Interdit de «sortir du pays», le ministre des Finances fait valoir ses droits
  • jeu, 02/05/2024 - 15:34

KINSHASA, PARIS, BRUXELLES.
Le Soft International n°1607|JEUDI 2 MAI 2024.

Dans une note datée du 27 avril 2024 (réf. 1887/RMP.V/0198/PGCCAS/MVMMUK/2024) adressée au Directeur Général de la Direction Générale de Migration, DGM en sigle, qui fait le buzz sur les réseaux sociaux congolais et dont parlent les médias au Congo et à l'étranger, le Procureur Général près la Cour de Cassation, Firmin Mvonde Mambu écrit que son office « a ouvert une enquête judiciaire à charge des personnes ci-après: 1. Monsieur Nicolas Kazadi Kadima Nzuji, Ministre des Finances ; 2. Monsieur François Rubota Masumbuko, Ministre d'État au Développement Rural; 3. Monsieur Guy Mikulu Pombo» (ministre honoraire au Développement Rural).

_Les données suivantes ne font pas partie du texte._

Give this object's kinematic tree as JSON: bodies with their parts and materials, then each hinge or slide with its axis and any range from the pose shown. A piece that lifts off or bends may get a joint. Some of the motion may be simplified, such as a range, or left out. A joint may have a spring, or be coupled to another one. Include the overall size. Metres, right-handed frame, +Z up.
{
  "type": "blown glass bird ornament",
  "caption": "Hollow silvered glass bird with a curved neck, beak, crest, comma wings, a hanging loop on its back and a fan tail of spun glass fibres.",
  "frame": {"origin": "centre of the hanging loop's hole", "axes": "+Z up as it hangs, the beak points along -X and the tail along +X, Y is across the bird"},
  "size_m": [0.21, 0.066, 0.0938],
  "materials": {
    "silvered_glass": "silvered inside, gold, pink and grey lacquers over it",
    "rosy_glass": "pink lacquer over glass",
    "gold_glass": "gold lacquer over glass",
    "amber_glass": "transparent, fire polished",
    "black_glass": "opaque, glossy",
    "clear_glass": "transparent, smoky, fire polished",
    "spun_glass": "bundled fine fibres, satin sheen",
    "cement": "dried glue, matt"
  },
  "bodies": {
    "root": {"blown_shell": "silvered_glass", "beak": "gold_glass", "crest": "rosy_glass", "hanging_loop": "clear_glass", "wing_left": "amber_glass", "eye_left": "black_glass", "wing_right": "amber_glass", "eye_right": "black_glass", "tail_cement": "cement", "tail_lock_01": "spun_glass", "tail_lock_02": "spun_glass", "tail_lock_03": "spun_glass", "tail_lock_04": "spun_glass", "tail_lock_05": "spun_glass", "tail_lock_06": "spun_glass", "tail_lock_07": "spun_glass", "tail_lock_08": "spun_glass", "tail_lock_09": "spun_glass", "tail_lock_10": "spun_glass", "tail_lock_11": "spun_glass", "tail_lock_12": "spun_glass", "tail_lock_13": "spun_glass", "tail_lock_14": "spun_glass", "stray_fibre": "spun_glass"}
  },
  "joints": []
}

La lettre qui a pour objet « interdiction de sortie de Kinshasa et du Territoire national», détaille : «Dans le but d'empêcher que les susnommés accusés d'avoir commis l'infraction de détournement des deniers publics, ne puissent se soustraire des poursuites judiciaires engagées contre eux, je vous enjoins d'instruire tous vos services œuvrant aux postes frontaliers d'interdire ces derniers de sortir de Kinshasa où ils sont tenus de répondre devant l'organe de la loi et du territoire de la République Démocratique du Congo». Puis : « Il y a urgence ».

A la suite de ce correspondance - le ministre des Finances Serge Nicolas Kazadi Kadima Nzuji ayant été dimanche 28 avril empêché à l'aéroport de N'Djili, de prendre l'avion pour se rendre en France en mission dans la suite de la visite officielle du président de la République, le team d'avocats du ministre s'est mis à l'œuvre. Il invoque les moyens de droit pour attaquer, dans sa forme, cette décision qu'il juge «irrégulière, illégale, attentatoire à la liberté individuelle».

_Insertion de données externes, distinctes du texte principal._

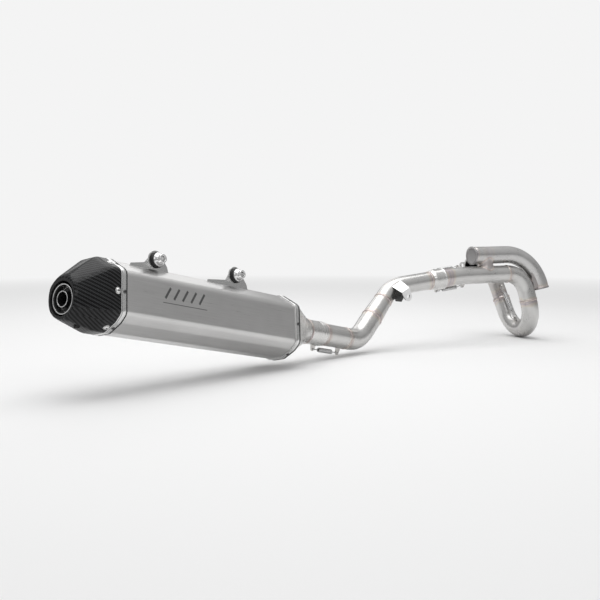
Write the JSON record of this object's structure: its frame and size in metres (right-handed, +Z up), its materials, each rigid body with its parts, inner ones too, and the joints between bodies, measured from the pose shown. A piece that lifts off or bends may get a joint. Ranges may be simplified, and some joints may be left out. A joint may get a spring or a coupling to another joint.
{
  "type": "exhaust system",
  "caption": "Off-road motorcycle exhaust: looped header with resonance chamber, sprung slip joints, link pipe and a six-sided brushed silencer with a carbon end cap.",
  "frame": {"origin": "centre of the port mouth, where the engine's exhaust port enters the pipe", "axes": "+X forward along the port axis and away from the engine port, +Y to the machine's left, +Z up; the silencer trails toward -X on the right-hand side"},
  "size_m": [1.2671, 0.2326, 0.2181],
  "materials": {
    "sleeve": "brushed titanium, satin",
    "band": "satin",
    "end_cap": "woven carbon laminate under satin lacquer",
    "inner_steel": "dull",
    "packing": "loose glass fibre",
    "fastener": "bright",
    "polished": "polished",
    "dark_steel": "black",
    "rubber": "matte",
    "spring": "bright wire",
    "hook": "satin",
    "pipe": "satin with heat tints by the welds",
    "turned": "turned, satin",
    "weld": "rippled weld, straw and rose tint"
  },
  "bodies": {
    "port_section": {"port_bend": "pipe", "port_leg": "pipe", "port_collar": "turned", "port_hook": "hook", "port_spring": "spring"},
    "header": {"header_spigot": "turned", "header_lead_bend": "pipe", "header_run": "pipe", "header_front_bend": "pipe", "header_lower_bend": "pipe", "header_return_bend": "pipe", "chamber_tube": "pipe", "chamber_rear_disc": "turned", "chamber_front_disc": "turned", "chamber_neck": "turned", "chamber_strut": "turned", "header_rear_hooks": "hook", "header_front_hook": "hook", "header_welds": "weld"},
    "link_pipe": {"link_tail": "pipe", "link_lower_elbow": "pipe", "link_riser": "pipe", "link_upper_elbow": "pipe", "link_run": "pipe", "link_socket": "turned", "link_bracket": "polished", "link_rear_hooks": "hook", "link_front_hooks": "hook", "link_welds": "weld", "link_springs": "spring"},
    "seal": {"slip_seal": "rubber"},
    "baffle": {"baffle_insert": "polished"},
    "baffle_screw": {"baffle_screw": "dark_steel"},
    "silencer": {"sleeve": "sleeve", "core_tube": "inner_steel", "packing": "packing", "front_core_plate": "inner_steel", "rear_plate": "inner_steel", "inlet_cone": "sleeve", "inlet_collar": "band", "rear_band": "band", "front_band": "band", "rear_band_rivets": "fastener", "front_band_rivets": "fastener", "end_cap": "end_cap", "end_cap_screws": "fastener", "outlet_tube": "inner_steel", "screw_boss": "dark_steel", "front_tab": "band", "rear_tab": "band", "front_grommet": "rubber", "rear_grommet": "rubber", "front_bush": "polished", "rear_bush": "polished", "collar_hooks": "hook", "silencer_springs": "spring"}
  },
  "joints": [
    {"name": "port_slip_turn", "type": "hinge", "parent": "port_section", "child": "header", "pos_m": [0.08295, -0.03208, -0.07546], "axis": [-0.0128, -0.3912, -0.9202], "range_deg": [-6, 6], "deforming": ["port_spring"]},
    {"name": "link_slip_turn", "type": "hinge", "parent": "header", "child": "link_pipe", "pos_m": [-0.185, -0.0375, -0.02], "axis": [0.9171, -0.3815, 0.1156], "range_deg": [-8, 8], "deforming": ["link_springs"]},
    {"name": "silencer_pull", "type": "slide", "parent": "link_pipe", "child": "seal", "axis": [-0.9816, 0, 0.1908], "range_m": [0, 0.02], "stiffness_N_per_m": 3000, "springref_m": -0.02, "deforming": ["silencer_springs"]},
    {"name": "silencer_turn", "type": "hinge", "parent": "seal", "child": "silencer", "pos_m": [-0.588, 0.012, -0.105], "axis": [0.9816, 0, -0.1908], "range_deg": [-8, 8], "deforming": ["silencer_springs"]},
    {"name": "baffle_pull", "type": "slide", "parent": "silencer", "child": "baffle", "axis": [-0.9874, -0.0065, 0.1578], "range_m": [0, 0.06]},
    {"name": "baffle_screw_pull", "type": "slide", "parent": "silencer", "child": "baffle_screw", "axis": [-0.1537, -0.1907, -0.9695], "range_m": [0, 0.02]}
  ]
}
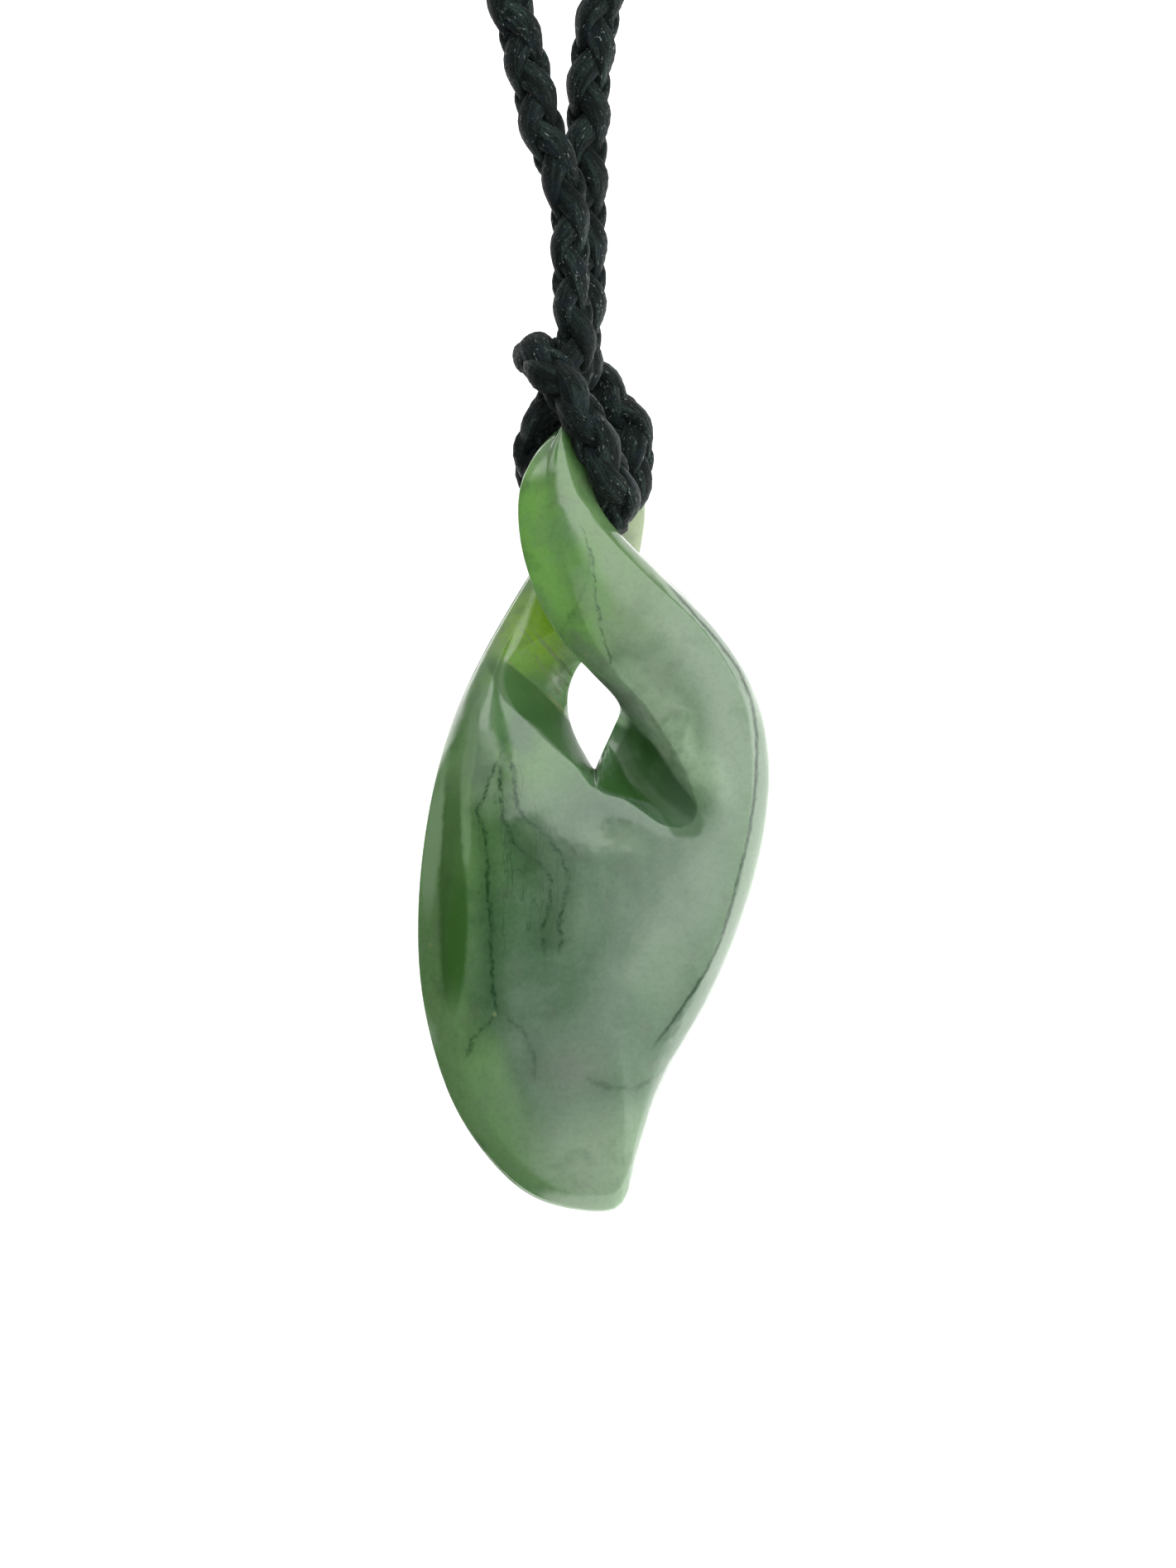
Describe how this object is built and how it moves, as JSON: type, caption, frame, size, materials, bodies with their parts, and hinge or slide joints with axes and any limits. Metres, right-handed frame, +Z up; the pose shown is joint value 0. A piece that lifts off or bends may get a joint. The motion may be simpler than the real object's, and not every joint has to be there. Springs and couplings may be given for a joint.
{
  "type": "greenstone twist pendant on a braided cord",
  "caption": "Single-twist pendant carved from polished green nephrite, held by a cow hitch on a closed black braided neck cord.",
  "frame": {"origin": "under side of the bound join at the nape, where the closed loop rests on a neck or a peg; everything hangs below it", "axes": "+Z up, -Y towards the viewer of the picture, +X to the viewer's right; the stone hangs 298 mm below with its broad face to -Y"},
  "size_m": [0.1213, 0.0125, 0.3524],
  "materials": {
    "greenstone": "hand polished, translucent, veined",
    "braided_cord": "waxed four-strand round braid",
    "whipping_thread": "waxed thread, tightly bound"
  },
  "bodies": {
    "root": {"greenstone_twist": "greenstone", "hitch": "braided_cord", "neck_cord_left": "braided_cord", "neck_cord_right": "braided_cord", "nape_whipping": "whipping_thread"}
  },
  "joints": []
}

«IRRÉGULIERE ET ILLÉGALE».
Dans deux notes, en attendant d'autres annoncées et à venir, les juristes du ministre Kazadi invoquent la loi organique n°13/010 datée du 19 février 2013, art. 86 mais aussi le code pénal congolais, art. 124 et 125 et concluent que « cette décision irrégulière et illégale attentatoire à la liberté individuelle (...) doit être annulée de toute urgence».

Ci-après, première note : «1. L’interdiction faite à M. Nicolas Kazadi de quitter le pays par le PG près de la Cour de cassation. Par lettre du 27 avril 2024, le Procureur Général près la Cour de cassation a ordonné au Directeur général des migrations d’interdire à Monsieur Nicolas Kazadi Kadima Nzuji, Ministre des Finances, et à Monsieur François Rubota Masumbuko, Ministre d’État au développement rural, « de sortir de Kinshasa où ils sont tenus de répondre devant l’organe de la loi et du territoire de la République démocratique du Congo» afin de « les empêcher de se soustraire à des poursuites judiciaires engagées contre eux ».

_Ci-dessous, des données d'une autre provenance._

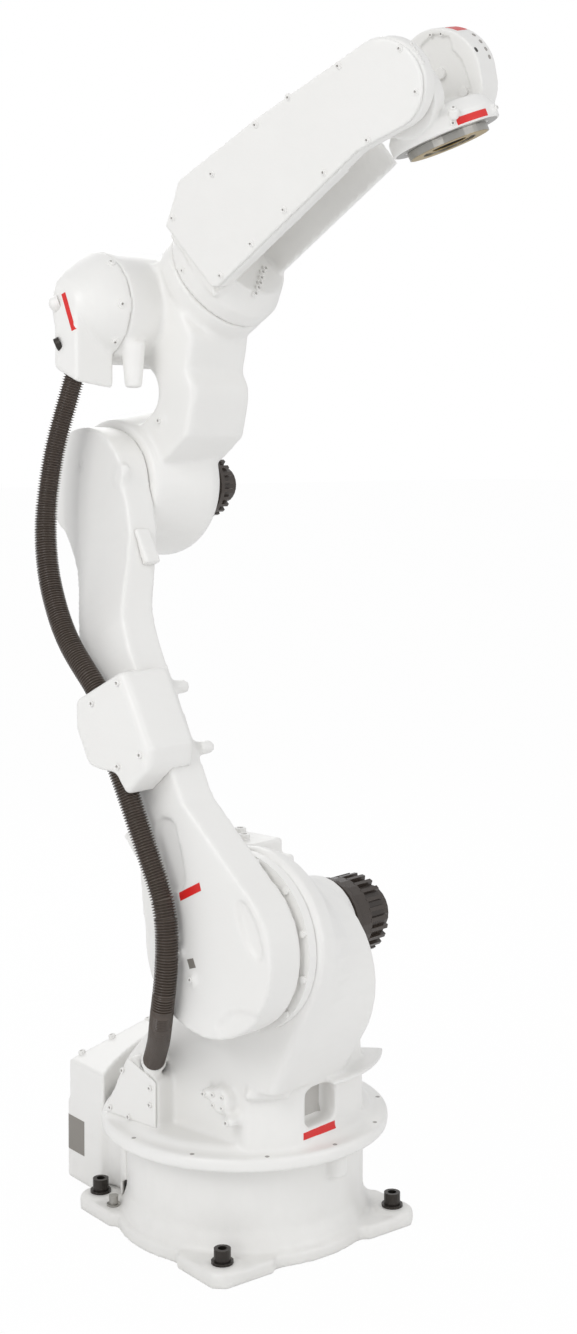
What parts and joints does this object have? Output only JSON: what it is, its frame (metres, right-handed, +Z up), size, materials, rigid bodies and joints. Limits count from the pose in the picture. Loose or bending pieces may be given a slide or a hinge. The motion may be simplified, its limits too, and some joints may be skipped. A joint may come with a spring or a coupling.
{
  "type": "industrial robot arm",
  "caption": "Floor-standing six-axis jointed robot arm with swivelling base, offset shoulder, hollow wrist and round tool flange",
  "frame": {"origin": "centre of the base plate's underside, on the turning axis at floor level", "axes": "+X is the base's forward direction, away from the connector box, +Y is to the left, +Z is up"},
  "size_m": [0.7833, 0.5344, 1.8682],
  "materials": {
    "paint": "satin off-white paint on castings",
    "black_steel": "blackened steel",
    "motor_black": "satin black motor housing",
    "bright_steel": "zinc-plated steel",
    "rubber": "ribbed hose, dark brown",
    "brass": "machined, yellow passivated"
  },
  "bodies": {
    "base": {"base_casting": "paint", "anchor_bolt_1": "black_steel", "anchor_bolt_2": "black_steel", "anchor_bolt_3": "black_steel", "anchor_bolt_4": "black_steel", "earth_bolt": "bright_steel", "connector_box": "paint", "connector_panel": "paint", "power_socket": "bright_steel", "signal_socket": "bright_steel"},
    "swivel": {"swivel_casting": "paint", "wiring_end_plate": "paint", "shoulder_reducer": "paint", "shoulder_motor": "motor_black", "shoulder_motor_cap": "motor_black", "swivel_motor": "motor_black", "swivel_motor_cap": "motor_black", "stop_block": "paint", "hose_lower": "rubber"},
    "lower_arm": {"lower_arm_casting": "paint", "elbow_stop_bar": "paint", "hose_clamp_cover": "paint", "hose_upper": "rubber"},
    "elbow": {"elbow_housing": "paint", "cable_cover": "paint", "elbow_motor": "motor_black", "elbow_motor_cap": "motor_black"},
    "forearm": {"forearm_casting": "paint", "belt_cover": "paint"},
    "wrist": {"wrist_casting": "paint", "wrist_dome_cover": "paint"},
    "tool": {"tool_flange": "brass", "tool_flange_hub": "brass"}
  },
  "joints": [
    {"name": "swivel_turn", "type": "hinge", "parent": "base", "child": "swivel", "pos_m": [0, 0, 0.156], "axis": [0, 0, 1], "range_deg": [-189.9, 170.1]},
    {"name": "shoulder_lean", "type": "hinge", "parent": "swivel", "child": "lower_arm", "pos_m": [0.14777, 0.02579, 0.505], "axis": [-0.1719, 0.9851, 0], "range_deg": [-62.55, 182.45], "deforming": ["hose_lower"]},
    {"name": "elbow_lift", "type": "hinge", "parent": "lower_arm", "child": "elbow", "pos_m": [-0.19736, -0.03444, 1.17943], "axis": [0.1719, -0.9851, 0], "range_deg": [-91.32, 154.68], "deforming": ["hose_upper"]},
    {"name": "forearm_roll", "type": "hinge", "parent": "elbow", "child": "forearm", "pos_m": [-0.304, -0.05306, 1.3476], "axis": [0.8283, 0.1446, 0.5413], "range_deg": [-215.8, 184.2]},
    {"name": "wrist_bend", "type": "hinge", "parent": "forearm", "child": "wrist", "pos_m": [0.35452, 0.06187, 1.77791], "axis": [0.3106, -0.9226, -0.2289], "range_deg": [-43.5, 256.5]},
    {"name": "tool_turn", "type": "hinge", "parent": "wrist", "child": "tool", "pos_m": [0.35452, 0.06187, 1.77791], "axis": [0.2118, 0.302, -0.9295], "range_deg": [-455, 455]}
  ]
}
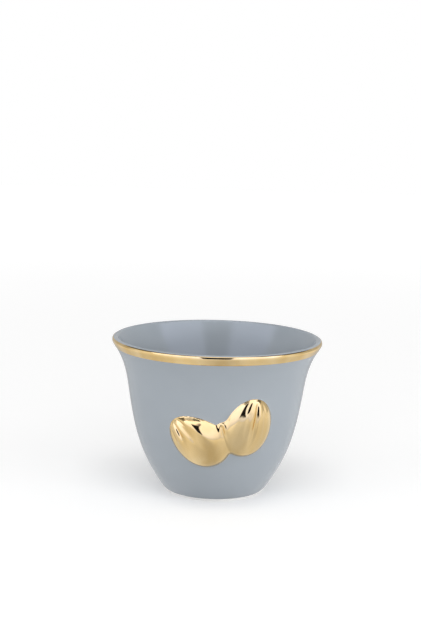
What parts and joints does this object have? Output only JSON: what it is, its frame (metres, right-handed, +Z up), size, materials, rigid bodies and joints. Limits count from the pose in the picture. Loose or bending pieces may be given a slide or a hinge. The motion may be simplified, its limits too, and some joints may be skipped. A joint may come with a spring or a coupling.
{
  "type": "arabic coffee cup",
  "caption": "Small flared porcelain coffee cup with no handle, grey glaze, a gilded rim and gilded cardamom pods in relief on the front.",
  "frame": {"origin": "on the cup's axis, on the surface that the cup stands on", "axes": "+Z up along the cup's axis; the pods in relief face -Y"},
  "size_m": [0.075, 0.075, 0.0558],
  "materials": {
    "porcelain": "fired white porcelain, under the glaze",
    "bare_foot": "bare ground porcelain, matt",
    "grey_glaze": "blue-grey satin glaze",
    "gold": "fired bright gold, thin coat"
  },
  "bodies": {
    "root": {"cup_body": "porcelain", "foot_ring": "bare_foot", "left_pod": "porcelain", "right_pod": "porcelain", "pod_stem": "porcelain", "outer_glaze": "grey_glaze", "inner_glaze": "grey_glaze", "recess_glaze": "grey_glaze", "rim_gilding": "gold", "relief_gilding": "gold"}
  },
  "joints": []
}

Sans qu’il soit nécessaire ici de s’intéresser au fond du dossier argué par le Procureur Général près la Cour de cassation, la lettre du 27 avril 2024 sera qualifiée de mesure coercitive et privative de liberté puisqu’elle restreint la liberté d’aller et venir des deux ministres en exercice susnommés ».

«Le droit applicable. Aux termes de l’article 153 de la Constitution de 2006 modifiée, la Cour de cassation connaît en premier et dernier ressort des infractions commises par les membres du gouvernement autres que le Premier Ministre. La loi organique n°13/010 du 19 février 2013 prise sur le fondement de la Constitution fixe les règles en vertu desquelles le Procureur Général enquête sur les membres du Gouvernement. L’article 83 de cette loi organique précise : Une interdiction manifestement illégale.

En l’état des informations portées à notre connaissance, l’Assemblée Nationale n’a autorisé aucune poursuite à l’encontre, notamment, de M. Nicolas Kazadi et n’a autorisé aucune mesure coercitive et privative de liberté à son égard. C’est donc sans aucun fondement légal que le Procureur Général près la Cour de cassation a empêché M. Nicolas Kazadi de quitter le territoire congolais.

C’est à tort que le Procureur Général près la Cour de cassation a argué de poursuites judiciaires, inexistantes à défaut de toute autorisation de l’Assemblée Nationale en ce sens. La lettre du 27 avril 2024 constitue ainsi une mesure irrégulière et illégale à l’aune des textes qui régissent les compétences du Procureur Général près la Cour de cassation en qualité d’autorité en charge des enquêtes et de l’action publique à l’égard des infraction reprochés aux ministres dans l’exercice de leur fonction. Elle doit être annulée de toute urgence».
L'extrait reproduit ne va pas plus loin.